In the course of promoting the National Week of Resistance, other crimes were learned of, for example in Veracruz, where the police and the army have been part of the disappearances and the murder of youth. In one of these cases, eight young people, all of them athletes, were arrested by the police in 2009 and are still missing. One of their friends witnessed the arrest by the police. Shortly afterwards, at the police headquarters, the sister of one of the young men, accompanied by the witness, demanded to see the detainees and be told the reasons for their detention. However, the police denied detaining the youths. Since then, she has been fighting against these state forces that cover up their own crime by slandering the victim: they repeat time and again that “maybe he was involved in something.” The relatives themselves are the ones who are investigating and finding evidence that prove the police are guilty, and deny the criminalization of so many murdered and disappeared youths.

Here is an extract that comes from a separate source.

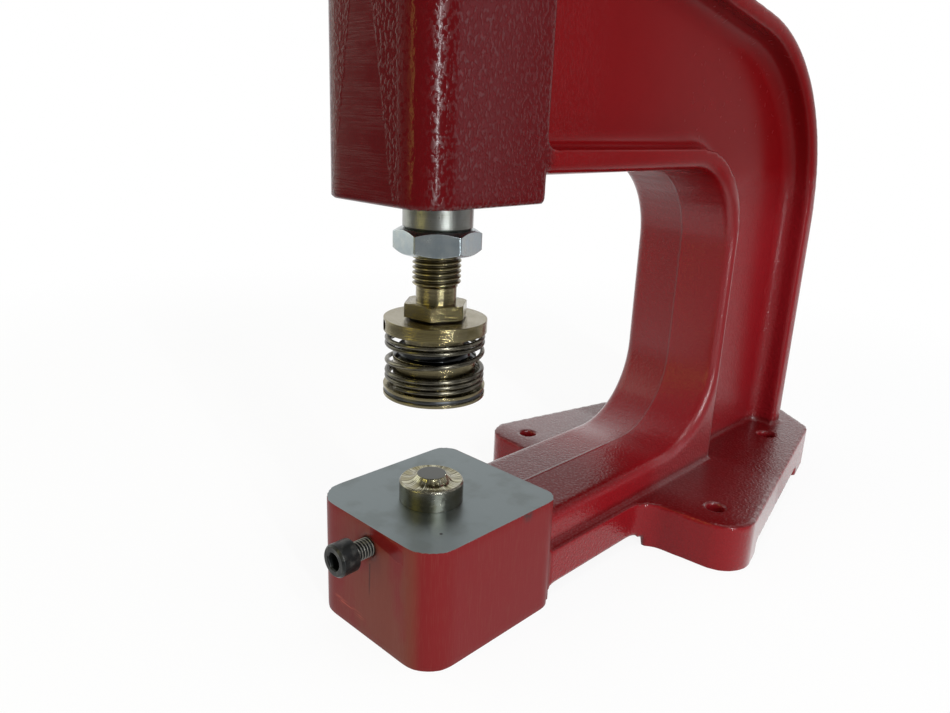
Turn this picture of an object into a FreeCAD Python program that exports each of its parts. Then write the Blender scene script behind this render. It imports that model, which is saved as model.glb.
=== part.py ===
import FreeCAD, Part

import math
import os
import re

import Sketcher

# Hand lever eyelet press. Millimetres. The ram's axis is the Z axis, the bench is at Z = 0,
# the operator stands on the -Y side and the column is on the +Y side.

doc = FreeCAD.newDocument("eyelet_press")
sheet = doc.addObject("Spreadsheet::Sheet", "sizes")

# Driving sizes, one per row: the alias, the value, and what it is.
DRIVING = (
    ("running_gap", 0.05, "radial clearance of a shaft that turns or slides in its bore"),
    ("seat_gap", 0.2, "gap between moving faces that come to rest against each other"),
    ("overrun", 2, "how far a cutting shape passes the face it opens"),
    ("block_width", 54, "anvil block across"),
    ("block_front", 25.4, "anvil block, ram axis to front face"),
    ("block_rear", 31.9, "anvil block, ram axis to rear face"),
    ("block_height", 38.7, "ground top of the anvil block above the bench"),
    ("block_front_round", 10.5, "front vertical corners of the block"),
    ("block_rear_round", 6.5, "rear vertical corners of the block"),
    ("head_width", 44, "head across"),
    ("head_front", 24.8, "ram axis to the head's front face"),
    ("head_rear", 21.2, "ram axis to the head's rear face"),
    ("head_step", 7, "underside of the head below the underside of the upper arm"),
    ("head_drop", 20.2, "top of the head below the lever pivot"),
    ("head_round", 9, "front vertical corners of the head"),
    ("head_rear_round", 2.5, "rear vertical corners of the head"),
    ("throat_drop", 8.7, "top of the lower arm below the top of the anvil block"),
    ("throat_high", 138, "underside of the upper arm"),
    ("throat_depth", 136.4, "ram axis to the column"),
    ("throat_round", 30.5, "rear corners of the throat"),
    ("throat_edge_round", 3.6, "edges along the throat"),
    ("throat_flange_width", 44, "flange round the throat, across"),
    ("throat_flange_upper", 7.6, "thickness of that flange under the upper arm"),
    ("throat_flange_column", 4.6, "thickness of that flange on the column"),
    ("web_width", 25, "web between the flanges, across"),
    ("recess_front", 19.5, "ram axis to the front of the web's recess"),
    ("recess_front_round", 5, "front corners of the recess"),
    ("recess_rear_round", 34, "recess corner behind the throat"),
    ("recess_floor_round", 6, "foot of the recess walls"),
    ("rear_face", 208, "ram axis to the back of the column"),
    ("rear_flange_width", 48, "flange along the back and the top, across"),
    ("rear_flange_thick", 8.5, "thickness of that flange on the column"),
    ("rear_flange_edge", 1.7, "rounding of that flange's edges"),
    ("top_flange_thick", 7, "thickness of that flange on the upper arm"),
    ("arm_rise", 44, "corner of the back and top lines above the throat"),
    ("shoulder_round", 80, "big bend at the back of the upper arm"),
    ("casting_draft", 1.8, "draft of the pattern away from its parting line at X = 0, in degrees"),
    ("top_slope", 10.2, "slope of the upper arm's top, in degrees"),
    ("plate_top", 17.9, "top of the base plate"),
    ("underside", 4.5, "underside of the plate and the lower arm"),
    ("ledge_width", 49.4, "base flange of the lower arm, across"),
    ("lobe_front", 87, "ram axis to the front edge of the base plate"),
    ("lobe_lead", 90.5, "ram axis to the plate's front corners"),
    ("lobe_reach", 64.3, "plate's front corners, from the middle plane"),
    ("lobe_round", 12, "front corners of the plate"),
    ("lobe_inner_round", 10, "corner between the lower arm and the plate"),
    ("plate_rear", 210.5, "ram axis to the plate's rear corners"),
    ("plate_rear_reach", 36.4, "plate's rear corners, from the middle plane"),
    ("plate_rear_round", 7, "rear corners of the plate"),
    ("tail_rear", 227, "ram axis to the end of the plate"),
    ("tail_reach", 14, "end of the plate, from the middle plane"),
    ("front_foot_rear", 113, "ram axis to the back of the front feet"),
    ("front_foot_inner", 26, "front feet, inner edge from the middle plane"),
    ("rear_foot_front", 191, "ram axis to the front of the rear foot"),
    ("relief_round", 6, "corners between the feet and the raised underside"),
    ("bolt_hole", 7, "bench bolt holes"),
    ("front_bolt_spacing", 92, "front bench bolts, across"),
    ("front_bolt_place", 102, "ram axis to the front bench bolts"),
    ("rear_bolt_spacing", 53, "rear bench bolts, across"),
    ("rear_bolt_place", 186.3, "ram axis to the rear bench bolts"),
    ("ear_reach", 17, "ears that hold the pivot, pivot to their front edge"),
    ("ear_back", 22, "ears, pivot to their rear edge"),
    ("ear_foot_back", 46, "ears, pivot to their rear edge where they meet the upper arm"),
    ("ear_rise", 27.8, "top of the ears above the pivot"),
    ("ear_round", 12, "top corners of the ears"),
    ("fork_width", 18, "slot between the ears"),
    ("fork_drop", 42.2, "bottom of the slot over the ram, below the pivot"),
    ("fork_back", 22, "rear end of that deep part of the slot, behind the pivot"),
    ("fork_rear_drop", 22.2, "bottom of the slot at its rear, below the pivot"),
    ("fork_round", 8, "corner in the bottom of the slot"),
    ("chamber_bore", 30, "spring chamber in the head"),
    ("chamber_rise", 49, "floor of the spring chamber above the underside of the head"),
    ("ram_dia", 20, "ram"),
    ("ram_drop", 7.8, "lower end of the ram below the head, with the lever up"),
    ("ram_socket_depth", 30, "threaded socket in the ram"),
    ("ram_chamfer", 0.6, "edge of the ram"),
    ("keyway_width", 6, "keyway in the ram"),
    ("keyway_depth", 3, "keyway in the ram"),
    ("cam_base", 18, "base circle of the cam, as a radius: the ram's travel per radian"),
    ("lever_swing", 82.8, "swing of the lever, in degrees"),
    ("lever_lean", 12, "lean of the raised lever, in degrees"),
    ("cam_rest", 18, "pivot to the ram's button with the lever up"),
    ("cam_width", 16, "cam across"),
    ("cam_spare", 3, "cam past the end of the swing, in degrees"),
    ("cam_nose", 5, "blunt end of the cam"),
    ("pin_dia", 12, "pivot pin"),
    ("pin_end", 3.6, "pivot pin's reach past the ears"),
    ("clip_thick", 1.2, "circlips"),
    ("clip_depth", 0.6, "circlip grooves"),
    ("clip_band", 2.4, "circlips, radial width"),
    ("clip_opening", 3, "opening of a circlip"),
    ("bush_dia", 16, "bronze bush in the cam, outside"),
    ("shank_width", 20, "flat shank of the lever, front to back"),
    ("boss_start", 31, "pivot to the start of the rod's boss"),
    ("boss_length", 35, "boss for the rod"),
    ("boss_dia", 24, "boss for the rod"),
    ("rod_dia", 16, "handle rod"),
    ("rod_seat", 5, "bottom of the rod's socket in the boss"),
    ("rod_length", 232, "handle rod"),
    ("rod_nut_thick", 8, "lock nut of the rod"),
    ("rod_nut_flats", 24, "lock nut of the rod, across flats"),
    ("grip_hold", 90, "length of the rod inside the grip"),
    ("grip_length", 106, "grip"),
    ("grip_dia", 30, "grip at its thickest"),
    ("grip_neck_dia", 23, "grip at its ends"),
    ("grip_end_round", 2.5, "ends of the grip"),
    ("stop_pin_dia", 6, "stop pin behind the lever"),
    ("stop_pin_reach", 20, "stop pin's place along the raised lever, from the pivot"),
    ("button_dia", 16, "hardened button on the ram"),
    ("button_thick", 4, "head of the button"),
    ("button_stem_dia", 8, "stem of the button"),
    ("button_stem", 10, "stem of the button"),
    ("collar_dia", 28, "spring collar"),
    ("collar_thick", 4, "spring collar"),
    ("collar_drop", 2, "land of the ram above the collar's circlip"),
    ("return_wire", 2.2, "wire of the return spring"),
    ("return_coil", 26.6, "return spring, outside"),
    ("return_length", 46.8, "return spring between its seats, with the lever up"),
    ("return_turns", 7, "turns of the return spring"),
    ("return_closed_turns", 1, "closed turns at each of its ends"),
    ("return_closed_pitch", 3.2, "pitch of its end turns"),
    ("nut_flats", 22, "lock nut under the ram, across flats"),
    ("nut_thick", 7, "lock nut under the ram"),
    ("nut_turn", 47, "turn of that nut, in degrees"),
    ("shank_dia", 14, "threaded shank of the upper die"),
    ("thread_depth", 0.9, "its thread"),
    ("shank_length", 39.3, "threaded shank, from the neck up"),
    ("shank_show", 9.5, "thread between the neck and the lock nut"),
    ("neck_dia", 11.8, "neck of the upper die"),
    ("neck_length", 4.7, "neck of the upper die"),
    ("collar_flats", 17, "hexagon of the upper die, across flats"),
    ("hex_thick", 4, "hexagon of the upper die"),
    ("hex_turn", 7.8, "turn of the hexagon from the radial hole, in degrees"),
    ("undercut", 0.6, "undercut below the hexagon, high"),
    ("undercut_dia", 15.4, "undercut below the hexagon"),
    ("flange_dia", 30.3, "flange of the upper die"),
    ("flange_thick", 3.8, "flange of the upper die"),
    ("flange_edge", 0.3, "its edges"),
    ("tommy_hole", 3, "radial hole in that flange"),
    ("tommy_depth", 6, "radial hole in that flange"),
    ("tommy_turn", 241.1, "place of that hole round the flange, in degrees"),
    ("guide_dia", 17.8, "neck that guides the sleeve's lip"),
    ("guide_length", 7.6, "that neck below the flange"),
    ("punch_dia", 19.9, "setting punch"),
    ("punch_length", 10.2, "setting punch, shoulder to face"),
    ("punch_stem_dia", 10, "stem of the setting punch"),
    ("punch_stem", 11, "stem of the setting punch"),
    ("punch_nose_dia", 6.4, "pilot of the setting punch"),
    ("punch_nose", 1, "pilot of the setting punch"),
    ("curl_inner_dia", 8.4, "curling groove, inside"),
    ("curl_outer_dia", 15, "curling groove, outside"),
    ("curl_depth", 1.4, "curling groove"),
    ("curl_round", 1.3, "bottom corners of the curling groove"),
    ("sleeve_dia", 23.6, "pressure sleeve"),
    ("sleeve_lip", 2.8, "lip of the sleeve over the punch's shoulder"),
    ("ring_dia", 30.3, "pressure ring at the foot of the sleeve"),
    ("ring_thick", 3.1, "pressure ring"),
    ("ring_lead", 1.5, "reach of the ring past the punch's face"),
    ("ring_groove", 0.9, "groove in its rim, wide"),
    ("ring_groove_depth", 0.5, "groove in its rim, deep"),
    ("die_wire", 1.4, "wire of the die spring"),
    ("die_coil", 29, "die spring, outside"),
    ("die_turns", 6.4, "turns of the die spring"),
    ("die_closed_pitch", 1.86, "pitch of its closed turns"),
    ("die_open_turns", 2, "turns over which that spring opens up"),
    ("die_open_start", 1.62, "turn where it starts to open"),
    ("die_spring_turn", -86, "place of its lower end, in degrees"),
    ("die_dia", 20, "lower die"),
    ("die_rim", 6.9, "lower die's rim above the anvil"),
    ("die_edge", 0.4, "lower die's outer edge"),
    ("die_boss_dia", 9, "boss in the middle of the lower die"),
    ("die_boss", 1.8, "that boss above the rim"),
    ("die_flare_dia", 17.6, "hollow round the boss"),
    ("die_flare_round", 1.7, "curve at the foot of the boss"),
    ("die_shank_dia", 8, "shank of the lower die"),
    ("die_shank", 17, "shank of the lower die"),
    ("clamp_drop", 7.3, "die clamp screw below the top of the anvil block"),
    ("clamp_dia", 6, "die clamp screw"),
    ("clamp_thread_depth", 0.6, "its thread"),
    ("clamp_standoff", 6, "screw head to the block's front face"),
    ("clamp_head_dia", 10, "screw head"),
    ("clamp_head", 6, "screw head"),
    ("clamp_head_edge", 0.6, "screw head's edge"),
    ("clamp_socket", 5, "hexagon socket, across flats"),
    ("clamp_socket_depth", 3.4, "hexagon socket"),
    ("key_drop", 17, "ram key screw below the floor of the spring chamber"),
    ("key_dia", 8, "ram key screw"),
    ("key_dog_dia", 5.8, "its dog point"),
    ("key_dog", 3.4, "its dog point"),
    ("key_reach", 5, "its end past the head's side"),
    ("key_nut_flats", 13, "its lock nut, across flats"),
    ("key_nut_thick", 4, "its lock nut"),
    ("key_socket", 4, "its hexagon socket, across flats"),
    ("key_socket_depth", 4, "its hexagon socket"),
)
for row, (alias, value, note) in enumerate(DRIVING, start=1):
    sheet.set("A%d" % row, alias)
    sheet.set("B%d" % row, str(value))
    sheet.set("C%d" % row, note)
    sheet.setAlias("B%d" % row, alias)
doc.recompute()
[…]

In another case in Veracruz, a woman reported that a young man appeared before the civil authorities to complain that he faced threats from organized crime for his refusal to get involved with them. Soon after, members of the military tracked him down in order to tell him, “You don’t know anything!” When he insisted that he did have information and that he was threatened, the soldiers raised their tone, threatening him: “You don’t know anything!” These soldiers, as well as the police and civil authorities, are criminals in collusion with other criminals. And this not only happens in Veracruz but it happens in different ways throughout the country.